Your decisions affect not only the game’s plot, but your relationship with your party members. Leliana, the girl-next-door rogue, approves of what you might consider “right” decisions. So does Alistair, the Templar warrior. But Morrigan, the aforementioned mage, has a mean streak. She favours chaos. Piss a party member off too often and they may desert you. Go even further and they may try to kill you. This adds risk to the acceptance of every quest and how you tackle it. If I take the time to help this random NPC out, will Morrigan disapprove? If I slay first and ask questions later, will Leliana be disappointed with me? Keeping everyone happy, massaging egos and dominating personalities, is the stuff of the Premier League manager, and a role-player’s dream.
Why should I care? Sex. Yes, Dragon Age has sex. Lots of it, in fact. You can go to a brothel in Ferelden’s capital and pay 50 silver to shag a human, an elf, or a dwarf, of any gender. Prostitution, however, is all too easy. There is no challenge. Bonking your party members is the true test of your sexual prowess. Strangely, this overshadows most other desires, including saving the world. This is your true motivation throughout your quest. Every action and decision boils down to this most basic and feral of desires: to shag. Dragon Age does not have a karma system; it has a sex system.
Unfortunately, sleeping with the object(s) of your affection is anti-climactic. The sex in Dragon Age is not sophisticated, hot or steamy. The game has an 18 rating, yet women keep their underwear on during sex. This is like the worst Hollywood sex scene: a pointless tumble where A-list actresses wear bras while simulating sex. It’s not helped by the graphics, either. Dragon Age’s sex scenes are horribly animated – Morrigan crawls around your tent like a turtle poking its head out of its shell. Faces contort as if skin is controlled by a puppeteer. The voice-acted moans and groans are the stuff of badly dubbed porn. Some will play Dragon Age purely for juvenile titillation, and the game will answer the call appropriately. And yet your sexual desire is mostly the result of genuine affection, cultivated over tens of hours spent conversing and courting and killing countless darkspawn.
The game’s visuals are generally unimpressive. Bland isn’t the correct term, nor is uninspiring – indeed the environments and characters are well detailed – it is more that there is a lack of variety and pizzazz. There is a sense that the many dungeons have been designed not by human beings with imaginations, but by complex computer programs with elaborate subroutines. Perhaps the game suffers from the bar set by BioWare’s own Mass Effect, or perhaps it’s the result of the game being over five years in the making. Whatever the reason, Dragon Age lacks the wow factor Mass Effect had in spades. It’s a Lord of the Rings aesthetic, well executed but never jaw-dropping.

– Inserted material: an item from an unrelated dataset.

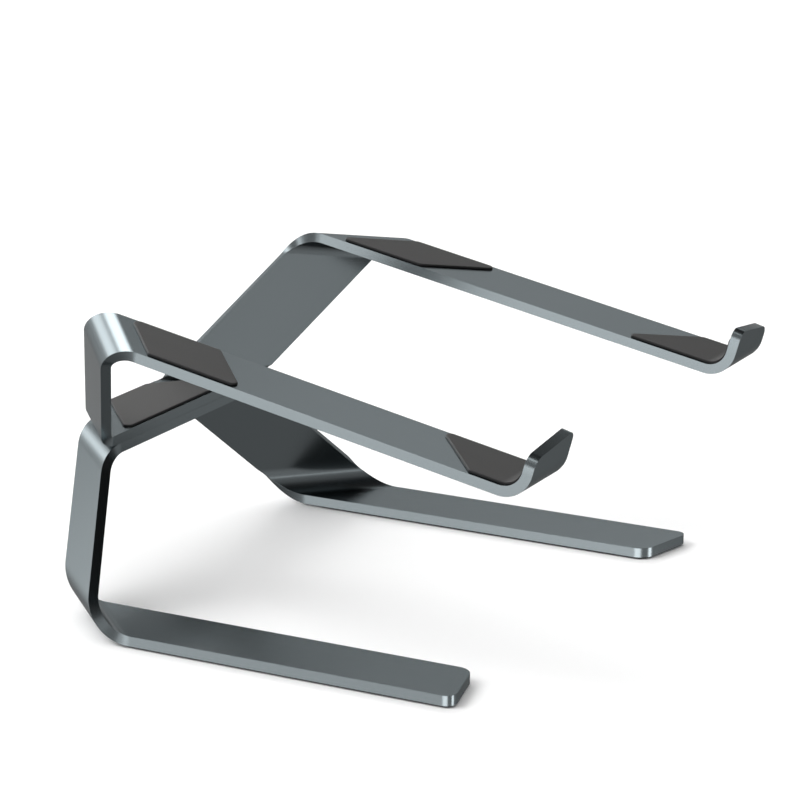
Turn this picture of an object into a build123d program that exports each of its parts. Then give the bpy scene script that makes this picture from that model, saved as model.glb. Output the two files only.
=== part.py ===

It’s a fault easy to forgive, however, because the game is impossible to put down. Its world is so vast, engrossing and in depth that all but the most critical of fantasy RPG fans will find it irresistible. Your party members, all brilliantly voice-acting and with varied and interesting personalities and intriguing motives – steal the show. Levelling up comes rarely, which makes the geek-out pleasure of fussing over what to spend points on all the more potent. The world is huge, full of clever main quests and engaging head-scratchers. Combat sequences can last hours as you battle through overrun castles, underground caverns and trap-filled hideouts. There is always something to do, somewhere to go, people to speak to and monsters to slay – qualities that dull any disappointment the KOTOR-style linear structure might bring. The combat is always challenging, which more than makes up for the lack of variety. Dragon Age pushes the well-worn RPG buttons with such experience that fans of the genre will lose entire evenings to the game in what feels like a blink of an eye.
Others, however, will wonder what all the fuss is about. They will find the silent protagonist, aka you, a poor substitute for Commander Shepard’s fully voice-acted third-person personality. They will find selecting unspoken lines of dialogue an evolutionary regression from Mass Effect’s dynamic conversation wheel. They will find the combat requires a pause too often. In short, they will find the game… old. Of course Mass Effect fans are capable of enjoying Dragon Age – I am one myself. This is merely a warning. Do not buy the game expecting Mass Effect in Oblivion’s clothes. Do not create a character expecting an adrenaline-pumping 20 hour Hollywood adventure. Do not pick a fight with an NPC expecting your skill with a targeting reticule to carry you to victory. You will die, quickly. “Your journey will end,” as the game says, often.
Instead, expect hundreds of hours of fan service condensed into a familiar experience. With Dragon Age: Origins BioWare is giving something back to lovers of Neverwinter Nights and Baldur’s Gate. Its role-playing is superb, but not revolutionary. It is a fantasy RPG so obviously crafted for the PC that it seems pointless to consider playing it on an alternative platform. It is an experience as compelling as it is archaic. This trip back in time to the glory days of the PC is welcome, but it makes you appreciate the advances made by modern day RPGs Mass Effect and Fallout 3. They don’t make them like they used to, grumpy 30-something PC gamers claim. BioWare does, and you should be grateful.